This morning’s session of the Santander Biomedical Lectures program, organized by the Marqués de Valdecilla Research Institute (IDIVAL), featured a presentation by researcher Adolfo García-Sastre, who delivered a lecture titled “A vaccine platform based on avian paramyxovirus / Una plataforma vacunal basada en paramixovirus de aves.” During his talk, the expert outlined the development of an innovative vaccine platform based on an avian virus, emphasizing its potential to respond to future pandemics.
García-Sastre, a professor in the Departments of Microbiology, Medicine, and Pathology at the Icahn School of Medicine at Mount Sinai, as well as director of the Institute for Global Health and Emerging Pathogens, has an extensive background in the study of RNA viruses, innate immunity, and vaccine development. He studied Biology at the University of Salamanca, where he earned his PhD in Biochemistry and Molecular Biology, and began his research career in the United States in 1991. Over more than three decades, he has published over 800 scientific papers and developed more than 40 patents.
In his lecture, he explained how the COVID-19 pandemic accelerated the validation of new vaccine platforms: “During that time, various platforms that had not previously been used for vaccination were validated, and we now have many more possibilities should another pandemic occur.”
Simple and cost-effective production
His research centers on the Newcastle disease virus, an avian paramyxovirus that primarily affects birds but does not cause disease in humans. This virus has key characteristics for use as a vaccine vector: it is safe, does not integrate into human DNA, and there is no pre-existing immunity in the population. Additionally, it is simple and inexpensive to produce, as it can be grown in chicken eggs, similar to some influenza vaccines.
The researcher highlighted that this virus can be genetically modified to express proteins from other pathogens. In this way, it becomes a flexible platform capable of generating immunity against different diseases. As he explained, “It is easy to manipulate, to make recombinant viruses that express an additional protein,” which facilitates its adaptation to new emerging viruses.
The first results were obtained in birds, where dual vaccines were developed capable of protecting both against Newcastle disease virus and avian influenza. In experimental trials, vaccinated animals showed complete protection against infections, with no detectable virus after exposure.
Beyond its application in birds, García-Sastre emphasized the potential of this platform in humans. Among its advantages are its strong immunogenic capacity and the possibility of intranasal administration, which could improve protection against respiratory viruses by acting directly on mucosal surfaces.
The researcher explained that this strong immune response is due to the virus inducing a robust activation of the innate immune system in mammals without causing disease. This allows for an effective response with low levels of viral replication, increasing the safety of the approach.

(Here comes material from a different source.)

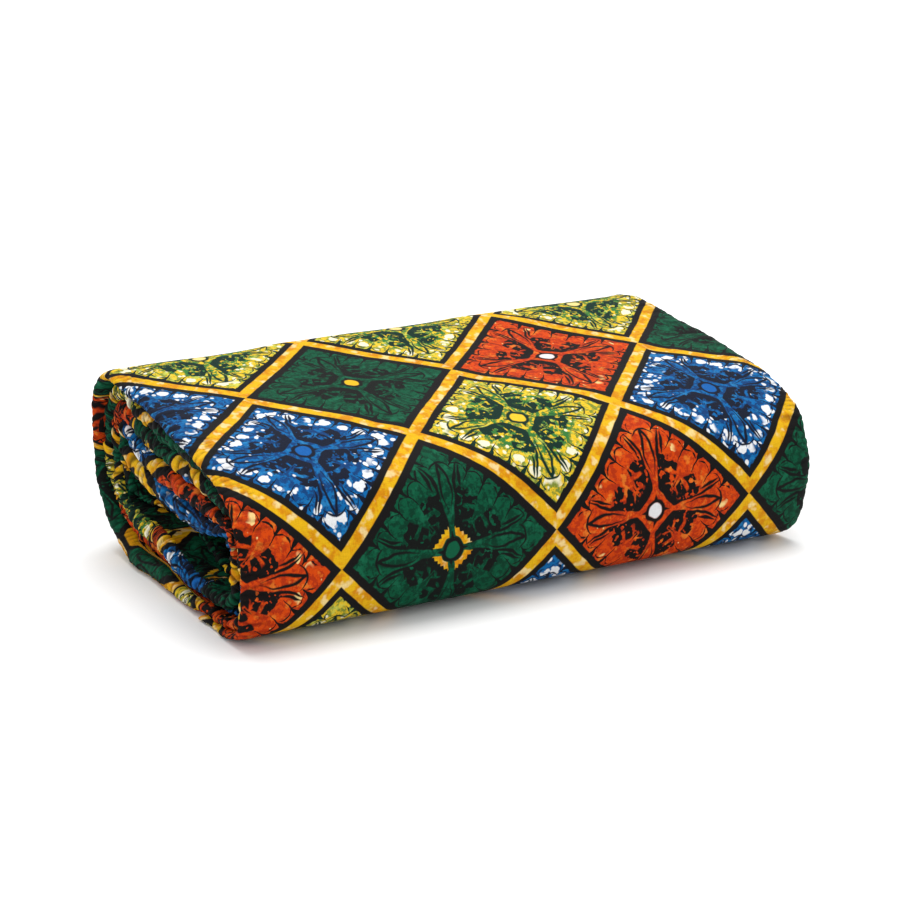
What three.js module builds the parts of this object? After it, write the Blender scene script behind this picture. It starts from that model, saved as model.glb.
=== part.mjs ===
// A length of wax-printed cotton, folded to a strip and wound flat into a bundle.
// The strip is as wide as the bundle is long. It is wound four and a half turns, and each turn is
// a wall as thick as the folded layers in it, with a rounded fold along both of its edges.
// X runs along the bundle, Y from its front to its back and Z up. The origin lies on the surface
// that the bundle rests on, under the middle of its box.

import * as THREE from "three";

const LENGTH = 297; // along the bundle: the folded strip's width
const DEPTH = 175; // front to back, halfway along
const HEIGHT = 88.5; // at the crown, which lies near the back
const SPREAD = 0.083; // the back half is this share deeper at the right end, shallower at the left
const RISE = 0.018; // and this share higher at the back
const GAP = 0.3; // between two turns that lie on each other

// The bundle's section, once round from the strip's free end under the front. y and z place the
// outer face, as shares of half the depth and of the height. inward is the direction of the
// layers there, in degrees from +Y towards +Z, and layers has the thickness of each turn.
const STATIONS = [
  { at: "free end", y: -0.457, z: 0.0, inward: 86, layers: [2.6, 4.8, 2.4, 7.0, 4.4] },
  { at: "underside, front edge", y: -0.72, z: 0.0, inward: 68, layers: [3.6, 4.8, 3.0, 6.4, 4.8] },
  { at: "front bottom corner", y: -0.925, z: 0.074, inward: 40, layers: [5.0, 5.4, 4.8, 6.0, 5.4] },
  { at: "front, low", y: -1.0, z: 0.316, inward: 5, layers: [5.8, 5.8, 5.8, 5.8, 6.0] },
  { at: "front, high", y: -0.974, z: 0.545, inward: -25, layers: [5.8, 5.8, 5.8, 5.8, 6.0] },
  { at: "front top corner", y: -0.863, z: 0.705, inward: -50, layers: [5.6, 5.8, 5.8, 5.8, 6.0] },
  { at: "top, front", y: -0.571, z: 0.828, inward: -74, layers: [5.4, 6.8, 8.4, 8.4, 9.0] },
  { at: "top, before middle", y: -0.114, z: 0.897, inward: -89, layers: [5.6, 7.2, 10.0, 10.0, 10.4] },
  { at: "top, behind middle", y: 0.343, z: 0.955, inward: -91, layers: [5.4, 8.2, 10.2, 10.0, 10.0] },
  { at: "top, back", y: 0.731, z: 0.997, inward: -105, layers: [5.8, 8.4, 9.6, 8.2, 7.8] },
  { at: "back top corner", y: 0.906, z: 0.885, inward: -138, layers: [6.4, 8.0, 8.4, 8.0, 7.6] },
  { at: "back", y: 1.0, z: 0.53, inward: -177, layers: [7.4, 7.0, 7.0, 7.0, 7.0] },
  { at: "back bottom corner", y: 0.88, z: 0.2, inward: 149, layers: [8.6, 6.0, 7.8, 5.4, 5.4] },
  { at: "underside, back", y: 0.5, z: 0.0, inward: 104, layers: [9.6, 7.8, 9.4, 4.4, 4.4] },
  { at: "underside, middle", y: 0.08, z: 0.0, inward: 91, layers: [9.2, 7.2, 9.2, 3.8, 3.8] },
  { at: "underside, front", y: -0.229, z: 0.0, inward: 88, layers: [6.8, 3.6, 8.8, 4.2, 4.2] },
];

// The stretches of the strip that show, from the outside in. from and to count whole turns from
// the free end. left and right say how far each fold lies back from the bundle's end, in the
// order start, front, top, back, underside.
const TURNS = [
  { name: "outer_turn", from: 0, to: 1, left: [1, 0, 0, 1, 1], right: [13, 7, 0, 2, 14] },
  { name: "second_turn", from: 1, to: 2, left: [1, 4, 2.2, 3, 7], right: [14, 10, 3, 5, 15] },
  { name: "third_turn", from: 2, to: 3, left: [7, 4.5, 2.6, 3, 0.5], right: [15, 10, 3.5, 5, 12] },
  { name: "fourth_turn", from: 3, to: 4, left: [2, 4.5, 1.6, 5, 17], right: [13, 11, 3, 6, 15] },
  { name: "inner_fold", from: 4, to: 4.56, left: [15, 6, 1.2, 3, 3], right: [14, 12, 4, 5, 5] },
];
const SIDES_AT = [0, 3.5, 7.5, 11, 14]; // the station where each of those is reached
const SOFT_FOLD_REACH = [4, 8.5, 8.5, 6, 4.5]; // in the same order, on the loose outer turn
const FOLD_REACH = 3.6; // how far a fold rounds in from its edge on the inner turns
const FOLD_FACETS = 6; // round one folded edge
const STEPS_PER_STATION = 4; // along the winding
const PARTING = GAP / 400; // in turns, between the ends of two turns, which are about 400 mm long

// The layers inside the innermost fold: how far each one's folded edge lies back from the end.
const HIDDEN_FOLDS = [
  { left: 34, right: 20 },
  { left: 27, right: 15 },
];
const HIDDEN_FRONT = -46; // where the hidden layers begin and end, front to back
const HIDDEN_BACK = 55;
const HIDDEN_STEPS = 22; // front to back
const HIDDEN_CLEARANCE = 0.35; // above and below them
const HIDDEN_EDGE_SHARE = 0.25; // of their full height, at the front and at the back
const HIDDEN_ROUNDNESS = 4; // the higher, the fuller they fill the fold's corners

const PRINT_COLOURS = {
  outer_turn: 0x1b5f46,
  second_turn: 0xb9a032,
  third_turn: 0xc2551f,
  fourth_turn: 0x22609f,
  inner_fold: 0x3f74a8,
  hidden_layers: 0x123f2c,
};

// Where the layer that starts `turn` whole turns in has its outer face, at one station.
function layerPoint(station, turn) {
  const angle = THREE.MathUtils.degToRad(station.inward);
  const depth = station.layers.slice(0, turn).reduce((sum, layer) => sum + layer, 0);
  return new THREE.Vector3(
    0,
    (station.y * DEPTH) / 2 + depth * Math.cos(angle),
    station.z * HEIGHT + depth * Math.sin(angle),
  );
}

// The strip's outer face as one line from the free end inwards, seen along the bundle.
const WOUND_TURNS = STATIONS[0].layers.length + 1;
const windingPoints = [];
for (let turn = 0; turn < WOUND_TURNS; turn += 1) {
  for (const station of STATIONS) {
    windingPoints.push(layerPoint(station, turn));
  }
}
const winding = new THREE.CatmullRomCurve3(windingPoints, false, "centripetal");

function outerFace(turns) {
  const share = (turns * STATIONS.length) / (windingPoints.length - 1);
  const point = winding.getPoint(share);
  point.z = Math.max(point.z, 0); // the surface it rests on presses the underside flat
  return point;
}

// The inner face lies on the next turn's outer face, with the gap between them.
function innerFace(turns) {
  const outer = outerFace(turns);
  const next = outerFace(turns + 1);
  const thickness = outer.distanceTo(next);
  return next.lerp(outer, GAP / thickness);
}

// A value that changes round a turn, from its five values and the next turn's first one.
function roundTheTurn(values, nextStart, place) {
  const knots = [...SIDES_AT, STATIONS.length];
  const ends = [...values, nextStart];
  const side = Math.max(1, knots.findIndex((knot) => place <= knot));
  const share = THREE.MathUtils.smoothstep(place, knots[side - 1], knots[side]);
  return THREE.MathUtils.lerp(ends[side - 1], ends[side], share);
}

// One closed line round the strip's thickness: the left fold, the right fold and back.
function stripRing(turn, turns) {
  const outer = outerFace(turns);
  const inner = innerFace(turns);
  const place = (turns - turn.from) * STATIONS.length;
  const next = TURNS[TURNS.indexOf(turn) + 1] ?? turn;
  const tight = Math.max(FOLD_REACH, outer.distanceTo(inner) / 2);
  const soft = roundTheTurn(SOFT_FOLD_REACH, FOLD_REACH, place);
  const reach = turn.from === 0 ? soft : tight;
  const leftEnd = -LENGTH / 2 + roundTheTurn(turn.left, next.left[0], place);
  const rightEnd = LENGTH / 2 - roundTheTurn(turn.right, next.right[0], place);
  const ring = [];
  for (let facet = 0; facet <= FOLD_FACETS; facet += 1) {
    const angle = (Math.PI * facet) / FOLD_FACETS;
    const point = outer.clone().lerp(inner, (1 - Math.cos(angle)) / 2);
    point.x = leftEnd + reach * (1 - Math.sin(angle));
    ring.push(point);
  }
  for (let facet = FOLD_FACETS; facet >= 0; facet -= 1) {
    const angle = (Math.PI * facet) / FOLD_FACETS;
    const point = outer.clone().lerp(inner, (1 - Math.cos(angle)) / 2);
    point.x = rightEnd - reach * (1 - Math.sin(angle));
    ring.push(point);
  }
  return ring;
}

// A closed body through a row of rings with the same number of points.
function bodyThroughRings(rings) {
  const positions = rings.flat().flatMap((point) => [point.x, point.y, point.z]);
  const count = rings[0].length;
  const faces = [];
  for (let row = 0; row < rings.length - 1; row += 1) {
    for (let column = 0; column < count; column += 1) {
      const here = row * count + column;
      const beside = row * count + ((column + 1) % count);
      faces.push(here, here + count, beside, beside, here + count, beside + count);
    }
  }
  const lastRow = (rings.length - 1) * count;
  const rungs = count / 2 - 1;
  for (let rung = 0; rung < rungs; rung += 1) {
    const near = rung;
    const far = count - 1 - rung;
    faces.push(near, near + 1, far, near + 1, far - 1, far);
    faces.push(lastRow + near, lastRow + far, lastRow + near + 1);
    faces.push(lastRow + near + 1, lastRow + far, lastRow + far - 1);
  }
  const geometry = new THREE.BufferGeometry();
  geometry.setAttribute("position", new THREE.Float32BufferAttribute(positions, 3));
  geometry.setIndex(faces);
  return geometry;
}

// The roll is a little conical: its back half spreads and rises towards the right end.
function spreadBack(geometry) {
  const position = geometry.attributes.position;
  for (let index = 0; index < position.count; index += 1) {
    const along = position.getX(index) / (LENGTH / 2);
    const y = position.getY(index);
    const back = Math.max(0, y / (DEPTH / 2));
    position.setY(index, y > 0 ? y * (1 + SPREAD * along) : y);
    position.setZ(index, position.getZ(index) * (1 + RISE * along * back));
  }
  geometry.computeVertexNormals();
}

function clothMesh(name, geometry) {
  const material = new THREE.MeshStandardMaterial({
    color: PRINT_COLOURS[name],
    roughness: 0.82,
    metalness: 0,
  });
  spreadBack(geometry);
  const mesh = new THREE.Mesh(geometry, material);
  mesh.name = name;
  return mesh;
}

function turnGeometry(turn) {
  const from = turn.from + PARTING;
  const to = turn.to - PARTING;
  const steps = Math.round((turn.to - turn.from) * STATIONS.length * STEPS_PER_STATION);
  const rings = [];
  for (let step = 0; step <= steps; step += 1) {
    rings.push(stripRing(turn, THREE.MathUtils.lerp(from, to, step / steps)));
  }
  return bodyThroughRings(rings);
}

const HEIGHT_SAMPLES = 90;

// The height of the innermost space's floor or roof at one place, front to back.
function heightAt(from, to, place) {
  let before = innerFace(from);
  for (let sample = 1; sample <= HEIGHT_SAMPLES; sample += 1) {
    const after = innerFace(THREE.MathUtils.lerp(from, to, sample / HEIGHT_SAMPLES));
    if ((before.y - place) * (after.y - place) <= 0 && before.y !== after.y) {
      const share = (place - before.y) / (after.y - before.y);
      return THREE.MathUtils.lerp(before.z, after.z, share);
    }
    before = after;
  }
  return before.z;
}

// Turns from the free end, for a station of the turn that starts that many whole turns in.
function turnsAt(turn, station) {
  return turn + station / STATIONS.length;
}

// The hidden layers are one solid that fills the innermost fold, ridged at its ends.
function hiddenGeometry() {
  const roof = { from: turnsAt(4, 5), to: TURNS.at(-1).to };
  const floor = { from: turnsAt(3, 11.5), to: turnsAt(4, 2) };
  const rings = [];
  for (let step = 0; step <= HIDDEN_STEPS; step += 1) {
    const share = (1 - Math.cos((Math.PI * step) / HIDDEN_STEPS)) / 2;
    const y = THREE.MathUtils.lerp(HIDDEN_BACK, HIDDEN_FRONT, share);
    const bottom = heightAt(floor.from, floor.to, y) + HIDDEN_CLEARANCE;
    const top = heightAt(roof.from, roof.to, y) - HIDDEN_CLEARANCE;
    const middle = (bottom + top) / 2;
    const fullness = Math.sqrt(1 - (2 * share - 1) ** HIDDEN_ROUNDNESS);
    const half = ((top - bottom) / 2) * Math.max(HIDDEN_EDGE_SHARE, fullness);
    const layer = (2 * half) / HIDDEN_FOLDS.length;
    const left = [];
    const right = [];
    HIDDEN_FOLDS.forEach((fold, index) => {
      for (let facet = index ? 1 : 0; facet <= FOLD_FACETS; facet += 1) {
        const angle = (Math.PI * facet) / FOLD_FACETS;
        const rounding = FOLD_REACH * (1 - Math.sin(angle));
        const z = middle - half + layer * (index + (1 - Math.cos(angle)) / 2);
        left.push(new THREE.Vector3(-LENGTH / 2 + fold.left + rounding, y, z));
        right.push(new THREE.Vector3(LENGTH / 2 - fold.right - rounding, y, z));
      }
    });
    rings.push([...left, ...right.reverse()]);
  }
  return bodyThroughRings(rings);
}

const bundle = new THREE.Group();
for (const turn of TURNS) {
  bundle.add(clothMesh(turn.name, turnGeometry(turn)));
}
bundle.add(clothMesh("hidden_layers", hiddenGeometry()));

const box = new THREE.Box3().setFromObject(bundle);
const middle = box.getCenter(new THREE.Vector3());
for (const mesh of bundle.children) {
  mesh.position.set(-middle.x, -middle.y, -box.min.z);
}

const group = new THREE.Group();
group.add(bundle);

export default group;
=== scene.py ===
import math

import bpy
import numpy as np
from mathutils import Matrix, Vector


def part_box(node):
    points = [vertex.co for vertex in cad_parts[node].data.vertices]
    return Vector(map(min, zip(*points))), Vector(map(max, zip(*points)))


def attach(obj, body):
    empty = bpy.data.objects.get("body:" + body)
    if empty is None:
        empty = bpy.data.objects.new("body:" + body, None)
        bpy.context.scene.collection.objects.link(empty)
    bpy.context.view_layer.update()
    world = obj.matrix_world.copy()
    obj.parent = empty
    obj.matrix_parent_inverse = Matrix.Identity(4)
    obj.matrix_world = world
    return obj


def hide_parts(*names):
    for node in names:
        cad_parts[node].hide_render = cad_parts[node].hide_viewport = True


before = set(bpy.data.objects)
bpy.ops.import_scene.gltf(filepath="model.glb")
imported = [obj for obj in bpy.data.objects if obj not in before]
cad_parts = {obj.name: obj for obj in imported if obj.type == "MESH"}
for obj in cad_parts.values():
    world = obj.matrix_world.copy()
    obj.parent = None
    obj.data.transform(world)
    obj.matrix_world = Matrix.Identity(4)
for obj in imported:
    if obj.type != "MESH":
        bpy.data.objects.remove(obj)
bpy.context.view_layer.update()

MM = 0.001

# ---------------------------------------------------------------- the folded and wound strip

LENGTH = 297.0  # mm, along the bundle: the folded strip's width
DEPTH = 175.0  # front to back, halfway along
HEIGHT = 88.5
SPREAD = 0.083  # the back half is this share deeper at the right end
RISE = 0.018  # and this share higher
GAP = 0.3  # between two turns
ABOVE_TABLE = 0.15  # the lowest that any cloth lies
SIDEWAYS = 0.9  # how far the strip wanders from side to side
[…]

The platform has also been evaluated against other viruses such as respiratory syncytial virus and SARS-CoV-2. In the latter case, vaccine prototypes were developed that combine features of RNA vaccines and recombinant protein vaccines, as they allow both intracellular expression of the antigen and its incorporation into the viral surface.
The session concluded by highlighting the importance of having versatile and scalable technologies to address future health crises. According to García-Sastre, the platform based on avian paramyxoviruses represents a promising alternative within the available arsenal of vaccine tools.